Making use of an odious voice-over in place of narrative momentum, this is a story told, not shown, and in his efforts to immerse the audience in the world of his characters – a world he’s desperate to show is exactly like ours – he ensures that his characters becoming nothing more than... characters. Just as in Hooper’s adaptation of ‘Les Miserables’, Luhrmann’s inability to hold a shot longer than five seconds is as mentally draining as it is visually disconnecting; there’s no sense of space or time, leaving his poor actors to exist in a void, unable to translate the beats of their characters to a performance that’s remotely coherence. Here’s hoping participation is its own reward, because rarely have so many good actors been put to such waste.

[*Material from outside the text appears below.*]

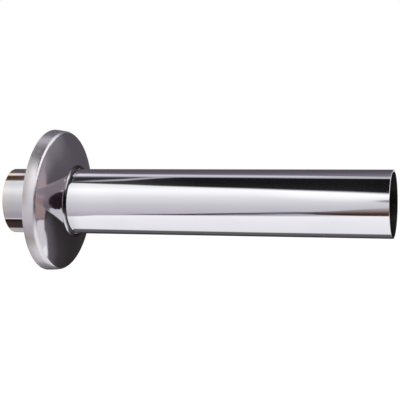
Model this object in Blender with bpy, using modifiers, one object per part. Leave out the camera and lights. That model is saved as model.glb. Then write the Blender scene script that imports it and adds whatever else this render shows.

Like all of Luhrmann’s films, ‘The Great Gatsby’ is a melodrama of the highest order, but one lacking the theatrical framework to justify its theatricality. The film lurches from scene to scene and tone to tone (now we laugh, now we swoon, now we dance, now we cry) with such abruptness that it all becomes... meaningless. At almost two and a half hours, the dubious moniker of "mindless entertainment" is impractically applied – it long outstays its welcome by the time it reaches an odious and unearned denouement.

Luhrmann’s ‘The Great Gatsby’ is a perfect example of a film crippled by its own conceit – one so firmly in love with its own possibilities, emotion, glitz and ideas – that it’s blind to its own shortcomings. No holy writ states that ‘The Great Gatsby’ isn’t relevant to our times, and could not be translated to a modern sensibility – quite the opposite. And for some, Luhrmann’s style will undoubtedly gel. But if we agree that art is both the heart and the mind working in chorus – as Fitzgerald’s novel most certainly is – then Luhrmann’s ‘The Great Gatsby’ is a long way from art.